ハムレットって面白い

ローレンスオリビエ監督のハムレット (1948)、フランコゼフィレッツ監督のハムレット(1990)、蜷川幸雄演出の舞台ハムレット(2003)を観劇した。世界的に有名な作品でありながら長丁場であって言葉や設定も難しく、遠ざけていたが今回の授業を通しシェイクスピアの生い立ちや歴史的背景など学ぶ中で興味がわき、なぜ400年以上の作品が色あせること無く現代の我々をも魅了しているのか考えていきたい。
まず、ハムレットと言えば独白で語られる『To be, or not to be that is the question』の名言だ。作品を観たことがなかった私でも、この言葉は聞いたことがあるほど、有名な台詞だ。「生か死か」と思い悩むハムレットが心の内を滔々と語りだすこの独白こそハムレットの最大の難所であり、魅力であると感じた。
独白は劇中の具体的な出来事に言及しているわけではない。ハムレットが自分自身に語り掛けているだけでストーリーの進展が見込めない時間が長く、言葉も難しい。そこで挫折したくなった。けれど、そこを超えていけば、大きな魅力だと気づくことができる。2003の舞台ハムレットでは派手な演出がなく役者が生身で観客と対峙していた。独白は役者と観客だけの空間になるので照明、音響などはなくセットは必要ないので有効な手段だったよ考える。今でいうナレーションみたいに、観客に状況説明や、次に何が起こるか想像させる役割もあったと思った。一般的に一国の王に対して復讐をたくらむ主人公を描くのは『悪』『外道』のイメージがあるが、ハムレットに対してその感情はあまり湧かなかったのは独白があったからだ。独白を通して、ハムレットの悩み、葛藤を観客が感じ取っていたからだ。
1948年版のハムレットでは崖の上にいて海や空が映し出され広い世界の中での孤独のイメージがあった。1990年版では地下の階段の中で薄暗い中で独白が始まり、閉じ込められている孤独のイメージだった。有名なセリフであっても、演出の方法が対照的で興味深いものがあった。

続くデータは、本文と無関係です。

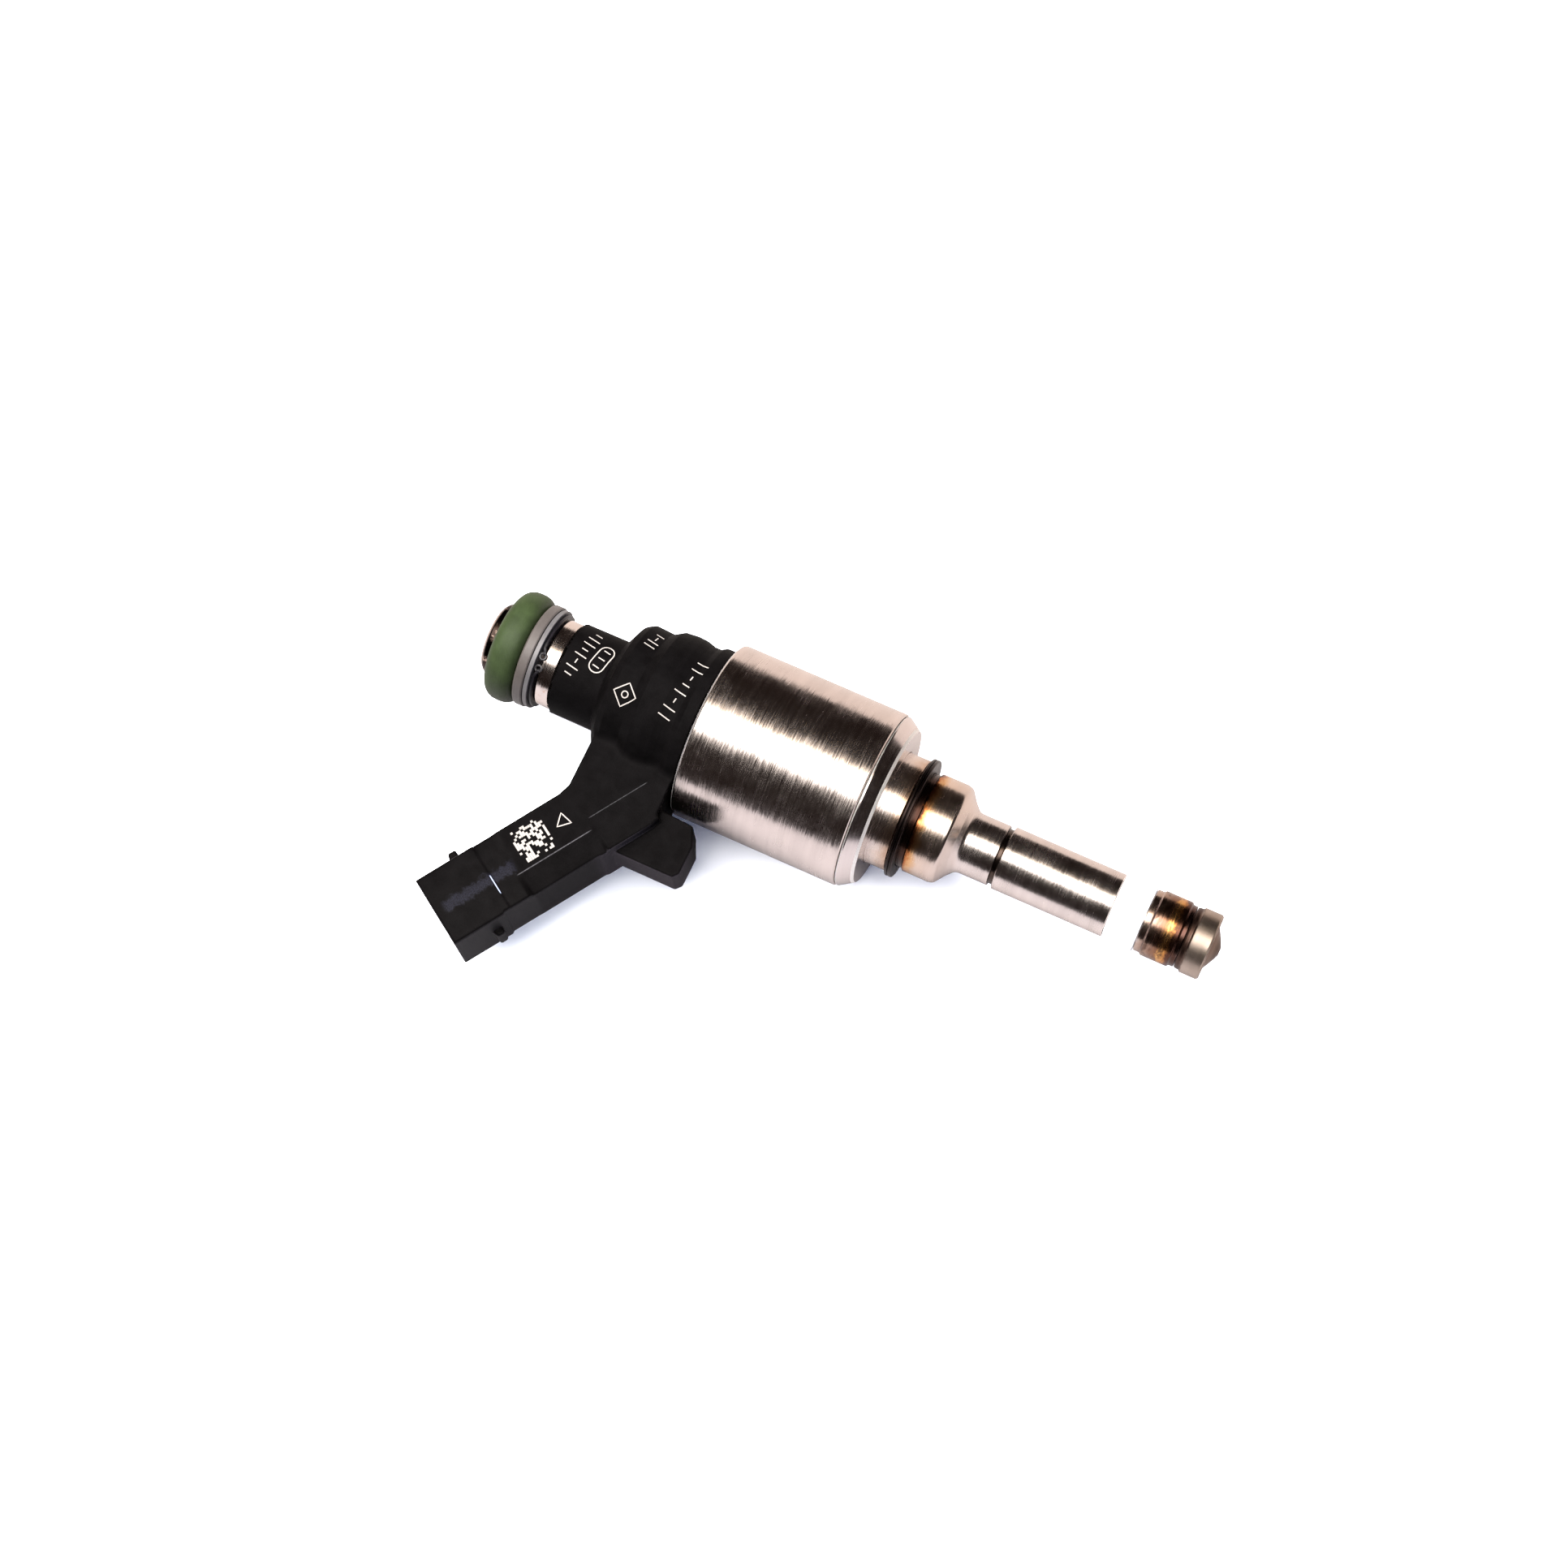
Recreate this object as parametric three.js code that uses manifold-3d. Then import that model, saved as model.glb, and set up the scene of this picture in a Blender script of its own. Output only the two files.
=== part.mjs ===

ハムレットを演じた役者も、1948年版は顔が薄く低身長でハキハキ話すのに対して1990年版のハムレットは無精ひげを生やし、高身長でぼそぼそ話す印象がありキャラクターも相反するのはおなじ脚本なのに演出と役者が違うと全く別のハムレット像が出来上がっていくのは見ごたえがあった。どちらも共通したいるのは
何もしないことの言い訳を自分の心の中で、しかも自分に向かっていつまでも繰り返すことだ。悩みを登場人物の誰かに打ち明けるのではなく、葛藤する過程の自問自答を観客だけが共有できるのは引き寄せられる。
映画を見る前までは『生きるか、死ぬか』の明言はクライマックスや感情がピークの状態で放たれた言葉なのかなと思っていたが案外あっさりと出てきて驚いた。けれど、これから身近な人の死が立て続けに訪れる予兆だったのかと思う。いく
生と死は普遍的なことでどんな生き物にも共通することだ。その背景に『生と死』という永遠のテーマがあり、その中でハムレットが抱える家庭崩壊、死別、自殺、鬱など、現代にも通じる本質的な部分を事細かく描くことで共感を呼ぶのではないかと考えた。